Given exercise = Up to and including the line containing "coat over coat.", please reproduce the lines of the listing below, starting from the top.

Extracted data entries:

# # #

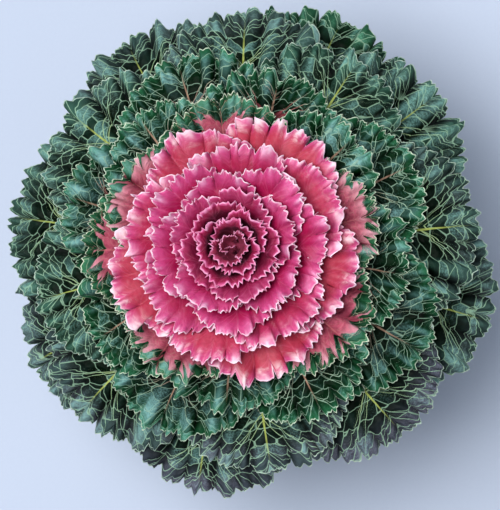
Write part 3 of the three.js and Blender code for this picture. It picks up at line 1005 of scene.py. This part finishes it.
class LeafPaint:
    """Paints one side of one kind of leaf, coat over coat.

    The coats read what each leaf's mesh keeps: out, from 0 at the blade's foot to 1 at its margin, edge, the
    distance from the margin, ring, how far out in the head the leaf's tip is, pitch, the distance between
    side veins, and crest, which is high on the crests of the folds.
    """

    # Tints, which darken or turn what they cover.
    # The first tint greens the leaves on the side away from the painted sheen.
    GREENER = (0.8, 1.22, 0.74)
    MOTTLED = (0.66, 0.38, 0.52)
    SHADED = (0.1, 0.06, 0.1)
    # The next tint is painted shade on the darker meshes of the net.
    FACET_SHADE = (0.19, 0.32, 0.26)
    # The next tint is painted shade in the hollows of the rose flush.
    FLUSH_SHADE = (0.42, 0.27, 0.33)
    DULL = (0.42, 0.46, 0.44)

    # Colours that only some leaves of a kind have.
    # The next colour is painted shade in the hollows of the painted sheen.
    SHEEN_HOLLOW_SHADE = linear(48, 44, 54)
    # The next two colours are painted highlights on the rose leaves' crests.
    INNER_HIGHLIGHT = linear(246, 176, 212)
    OUTER_HIGHLIGHT = linear(254, 224, 228)
    # The next colour is pale patches near the margin: the leaves' own paleness, with painted highlight on the
    # crests.
    PALE_PATCH_HIGHLIGHT = linear(253, 228, 228)
    # The next colour is painted shade, dark red, in the deep gaps between the heart's leaves.
    THROAT_SHADE = linear(138, 16, 60)
    CORE = linear(158, 62, 88)
    INNER_EDGE = linear(246, 166, 204)

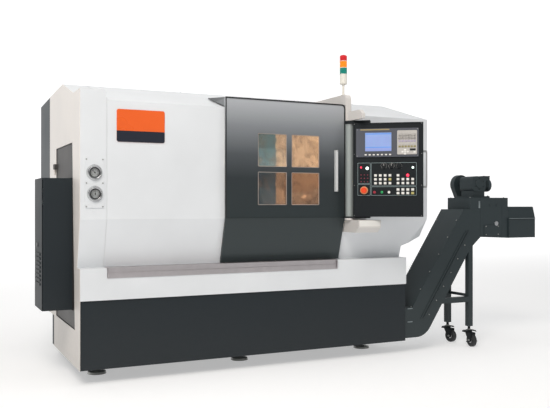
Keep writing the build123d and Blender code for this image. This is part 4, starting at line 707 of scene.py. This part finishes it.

# # #

Result for this task =
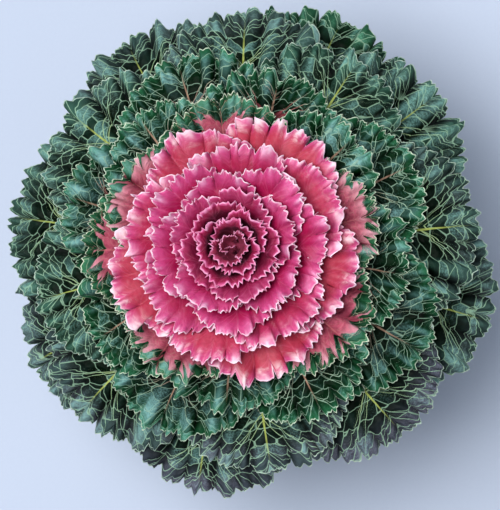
Write part 3 of the three.js and Blender code for this picture. It picks up at line 1005 of scene.py. This part finishes it.
class LeafPaint:
    """Paints one side of one kind of leaf, coat over coat.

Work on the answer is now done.